═════ Supplied records

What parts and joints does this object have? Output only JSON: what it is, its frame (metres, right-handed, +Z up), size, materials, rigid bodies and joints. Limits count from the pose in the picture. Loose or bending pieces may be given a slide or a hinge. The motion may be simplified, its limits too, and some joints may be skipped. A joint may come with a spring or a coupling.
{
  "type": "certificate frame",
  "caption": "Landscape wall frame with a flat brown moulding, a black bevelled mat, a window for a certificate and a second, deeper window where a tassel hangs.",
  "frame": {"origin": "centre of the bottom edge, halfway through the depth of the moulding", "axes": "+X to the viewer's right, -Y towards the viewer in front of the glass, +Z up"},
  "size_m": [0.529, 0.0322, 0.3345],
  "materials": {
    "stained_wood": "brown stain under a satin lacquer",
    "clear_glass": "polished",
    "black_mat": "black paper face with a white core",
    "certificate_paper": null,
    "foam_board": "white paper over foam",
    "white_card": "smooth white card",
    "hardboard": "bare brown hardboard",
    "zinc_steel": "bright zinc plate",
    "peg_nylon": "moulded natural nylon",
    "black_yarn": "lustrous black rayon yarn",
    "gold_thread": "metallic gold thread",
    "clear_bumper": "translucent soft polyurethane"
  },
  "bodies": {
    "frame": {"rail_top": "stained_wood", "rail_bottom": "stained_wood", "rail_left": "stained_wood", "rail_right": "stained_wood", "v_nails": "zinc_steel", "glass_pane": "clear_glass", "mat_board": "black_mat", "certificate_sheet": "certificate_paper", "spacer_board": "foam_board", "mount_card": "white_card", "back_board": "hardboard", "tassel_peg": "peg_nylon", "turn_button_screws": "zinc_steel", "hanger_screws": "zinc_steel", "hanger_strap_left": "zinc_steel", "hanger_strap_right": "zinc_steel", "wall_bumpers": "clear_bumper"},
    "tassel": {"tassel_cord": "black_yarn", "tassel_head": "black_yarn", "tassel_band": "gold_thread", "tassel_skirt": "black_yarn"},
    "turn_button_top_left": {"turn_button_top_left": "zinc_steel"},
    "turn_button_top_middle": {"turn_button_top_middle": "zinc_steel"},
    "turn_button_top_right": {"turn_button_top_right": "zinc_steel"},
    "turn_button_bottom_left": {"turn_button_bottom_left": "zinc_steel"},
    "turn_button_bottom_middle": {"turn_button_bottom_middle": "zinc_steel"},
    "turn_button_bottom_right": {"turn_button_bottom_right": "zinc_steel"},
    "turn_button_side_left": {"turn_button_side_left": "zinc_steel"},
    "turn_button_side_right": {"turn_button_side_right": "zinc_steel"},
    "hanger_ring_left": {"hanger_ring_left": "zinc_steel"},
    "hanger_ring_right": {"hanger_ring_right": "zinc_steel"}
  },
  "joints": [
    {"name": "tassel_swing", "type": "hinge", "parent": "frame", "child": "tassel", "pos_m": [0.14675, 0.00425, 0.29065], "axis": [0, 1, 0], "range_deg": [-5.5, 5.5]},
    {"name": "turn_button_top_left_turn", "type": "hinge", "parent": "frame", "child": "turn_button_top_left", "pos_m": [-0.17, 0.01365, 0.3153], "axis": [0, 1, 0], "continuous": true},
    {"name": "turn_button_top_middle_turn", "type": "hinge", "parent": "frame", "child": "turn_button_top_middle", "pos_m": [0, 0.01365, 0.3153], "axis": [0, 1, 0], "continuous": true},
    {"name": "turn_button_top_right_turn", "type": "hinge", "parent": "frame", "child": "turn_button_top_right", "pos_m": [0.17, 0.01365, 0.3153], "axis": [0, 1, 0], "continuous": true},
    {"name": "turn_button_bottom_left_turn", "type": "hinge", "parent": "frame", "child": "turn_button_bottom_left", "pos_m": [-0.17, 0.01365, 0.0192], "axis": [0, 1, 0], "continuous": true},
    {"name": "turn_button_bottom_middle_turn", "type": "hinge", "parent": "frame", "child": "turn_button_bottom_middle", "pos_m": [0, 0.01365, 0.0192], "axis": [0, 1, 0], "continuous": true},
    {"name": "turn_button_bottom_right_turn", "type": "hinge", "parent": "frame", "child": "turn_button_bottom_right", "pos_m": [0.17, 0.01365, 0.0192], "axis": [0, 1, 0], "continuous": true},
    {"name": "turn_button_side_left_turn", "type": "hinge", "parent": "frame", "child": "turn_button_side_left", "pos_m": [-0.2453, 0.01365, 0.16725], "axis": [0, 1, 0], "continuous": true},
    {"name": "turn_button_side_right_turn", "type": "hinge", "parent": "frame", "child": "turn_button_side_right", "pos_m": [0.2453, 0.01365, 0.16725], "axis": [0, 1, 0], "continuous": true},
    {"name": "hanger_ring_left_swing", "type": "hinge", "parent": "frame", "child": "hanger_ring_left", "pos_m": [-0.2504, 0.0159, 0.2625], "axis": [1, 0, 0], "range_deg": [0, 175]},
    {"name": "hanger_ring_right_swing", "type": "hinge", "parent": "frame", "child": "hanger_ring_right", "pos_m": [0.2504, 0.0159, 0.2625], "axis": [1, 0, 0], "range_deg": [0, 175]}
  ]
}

══════════
═════ Supplied records

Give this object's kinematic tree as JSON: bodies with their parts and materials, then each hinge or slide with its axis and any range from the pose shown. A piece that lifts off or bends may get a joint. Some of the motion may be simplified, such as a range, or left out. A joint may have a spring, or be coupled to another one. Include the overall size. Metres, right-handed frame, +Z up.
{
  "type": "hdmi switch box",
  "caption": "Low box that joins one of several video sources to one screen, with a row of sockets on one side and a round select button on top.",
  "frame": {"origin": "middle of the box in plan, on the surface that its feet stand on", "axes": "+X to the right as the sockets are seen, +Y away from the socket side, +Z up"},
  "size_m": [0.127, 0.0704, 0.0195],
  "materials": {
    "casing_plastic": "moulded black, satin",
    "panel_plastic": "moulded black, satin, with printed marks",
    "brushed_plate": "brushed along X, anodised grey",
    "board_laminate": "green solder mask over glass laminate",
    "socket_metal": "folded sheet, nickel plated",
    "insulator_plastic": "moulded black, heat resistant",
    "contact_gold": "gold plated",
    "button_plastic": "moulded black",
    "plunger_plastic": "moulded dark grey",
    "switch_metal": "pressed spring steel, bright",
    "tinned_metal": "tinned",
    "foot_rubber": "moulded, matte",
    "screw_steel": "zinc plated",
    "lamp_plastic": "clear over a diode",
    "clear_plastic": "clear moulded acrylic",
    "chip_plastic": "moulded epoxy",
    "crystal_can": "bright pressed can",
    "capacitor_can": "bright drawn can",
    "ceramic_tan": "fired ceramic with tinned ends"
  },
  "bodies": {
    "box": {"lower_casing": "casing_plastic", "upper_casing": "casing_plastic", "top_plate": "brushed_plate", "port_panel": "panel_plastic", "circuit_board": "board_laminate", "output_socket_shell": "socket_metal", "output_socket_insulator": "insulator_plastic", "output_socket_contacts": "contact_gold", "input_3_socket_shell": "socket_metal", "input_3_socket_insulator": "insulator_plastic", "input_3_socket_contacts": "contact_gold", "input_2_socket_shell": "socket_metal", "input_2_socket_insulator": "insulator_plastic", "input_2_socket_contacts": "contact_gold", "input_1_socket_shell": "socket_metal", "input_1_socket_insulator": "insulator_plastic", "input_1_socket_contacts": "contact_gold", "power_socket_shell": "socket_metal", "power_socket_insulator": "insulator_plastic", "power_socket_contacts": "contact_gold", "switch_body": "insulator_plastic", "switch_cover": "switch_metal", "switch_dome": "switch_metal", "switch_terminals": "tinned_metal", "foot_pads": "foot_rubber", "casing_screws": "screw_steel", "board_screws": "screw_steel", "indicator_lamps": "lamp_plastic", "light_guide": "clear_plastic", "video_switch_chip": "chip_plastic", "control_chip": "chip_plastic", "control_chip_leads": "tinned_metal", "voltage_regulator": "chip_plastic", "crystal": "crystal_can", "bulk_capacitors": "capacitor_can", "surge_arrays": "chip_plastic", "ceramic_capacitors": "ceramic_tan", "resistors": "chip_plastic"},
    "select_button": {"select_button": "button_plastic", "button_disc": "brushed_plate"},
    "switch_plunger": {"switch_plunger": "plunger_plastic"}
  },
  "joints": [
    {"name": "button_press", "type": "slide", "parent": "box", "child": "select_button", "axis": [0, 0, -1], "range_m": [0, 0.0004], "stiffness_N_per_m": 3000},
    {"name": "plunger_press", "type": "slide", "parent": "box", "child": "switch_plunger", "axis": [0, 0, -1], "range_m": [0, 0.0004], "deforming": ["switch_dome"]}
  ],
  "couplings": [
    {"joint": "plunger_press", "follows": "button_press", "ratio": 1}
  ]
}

══════════
═════ Supplied records

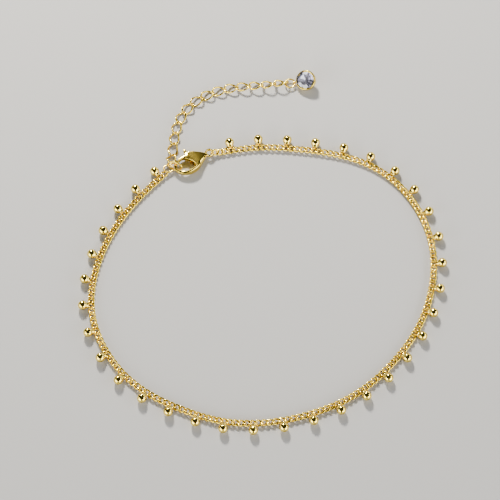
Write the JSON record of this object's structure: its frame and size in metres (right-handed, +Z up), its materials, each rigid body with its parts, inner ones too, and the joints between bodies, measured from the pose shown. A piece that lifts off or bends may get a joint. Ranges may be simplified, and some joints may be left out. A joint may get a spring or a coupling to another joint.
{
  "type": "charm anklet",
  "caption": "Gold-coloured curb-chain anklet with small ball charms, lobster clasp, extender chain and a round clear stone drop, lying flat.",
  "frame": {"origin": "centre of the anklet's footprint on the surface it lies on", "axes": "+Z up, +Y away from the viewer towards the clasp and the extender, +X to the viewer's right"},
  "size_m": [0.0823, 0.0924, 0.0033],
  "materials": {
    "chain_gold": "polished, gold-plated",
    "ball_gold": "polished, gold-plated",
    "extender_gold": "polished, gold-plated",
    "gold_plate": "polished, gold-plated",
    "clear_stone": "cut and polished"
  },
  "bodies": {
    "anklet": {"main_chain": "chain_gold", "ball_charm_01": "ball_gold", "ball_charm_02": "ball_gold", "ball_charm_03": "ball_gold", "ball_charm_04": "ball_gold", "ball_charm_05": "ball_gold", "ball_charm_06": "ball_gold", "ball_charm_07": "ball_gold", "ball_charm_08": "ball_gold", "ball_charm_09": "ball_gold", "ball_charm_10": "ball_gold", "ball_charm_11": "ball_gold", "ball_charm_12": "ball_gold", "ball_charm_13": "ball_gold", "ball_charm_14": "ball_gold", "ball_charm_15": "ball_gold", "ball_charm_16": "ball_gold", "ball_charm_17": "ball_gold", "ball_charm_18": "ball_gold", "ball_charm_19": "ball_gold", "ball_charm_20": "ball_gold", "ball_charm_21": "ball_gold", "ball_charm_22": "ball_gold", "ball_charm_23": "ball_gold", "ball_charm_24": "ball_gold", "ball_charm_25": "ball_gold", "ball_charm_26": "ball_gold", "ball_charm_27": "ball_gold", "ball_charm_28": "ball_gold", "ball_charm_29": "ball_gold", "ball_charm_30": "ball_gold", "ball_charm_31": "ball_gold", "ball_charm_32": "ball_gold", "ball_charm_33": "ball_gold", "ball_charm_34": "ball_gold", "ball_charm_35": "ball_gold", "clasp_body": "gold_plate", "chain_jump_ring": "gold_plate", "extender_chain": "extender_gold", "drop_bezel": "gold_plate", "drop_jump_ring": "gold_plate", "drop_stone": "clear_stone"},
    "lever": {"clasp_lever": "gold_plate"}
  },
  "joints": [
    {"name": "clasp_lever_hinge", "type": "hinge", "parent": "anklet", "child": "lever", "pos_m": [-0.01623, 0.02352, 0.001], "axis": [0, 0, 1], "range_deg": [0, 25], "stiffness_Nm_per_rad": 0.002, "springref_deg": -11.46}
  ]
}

══════════

=== The problem ===
Pick out the lines above that hold the string "each" and show them.

=== Reply to the task ===
Give this object's kinematic tree as JSON: bodies with their parts and materials, then each hinge or slide with its axis and any range from the pose shown. A piece that lifts off or bends may get a joint. Some of the motion may be simplified, such as a range, or left out. A joint may have a spring, or be coupled to another one. Include the overall size. Metres, right-handed frame, +Z up.
Write the JSON record of this object's structure: its frame and size in metres (right-handed, +Z up), its materials, each rigid body with its parts, inner ones too, and the joints between bodies, measured from the pose shown. A piece that lifts off or bends may get a joint. Ranges may be simplified, and some joints may be left out. A joint may get a spring or a coupling to another joint.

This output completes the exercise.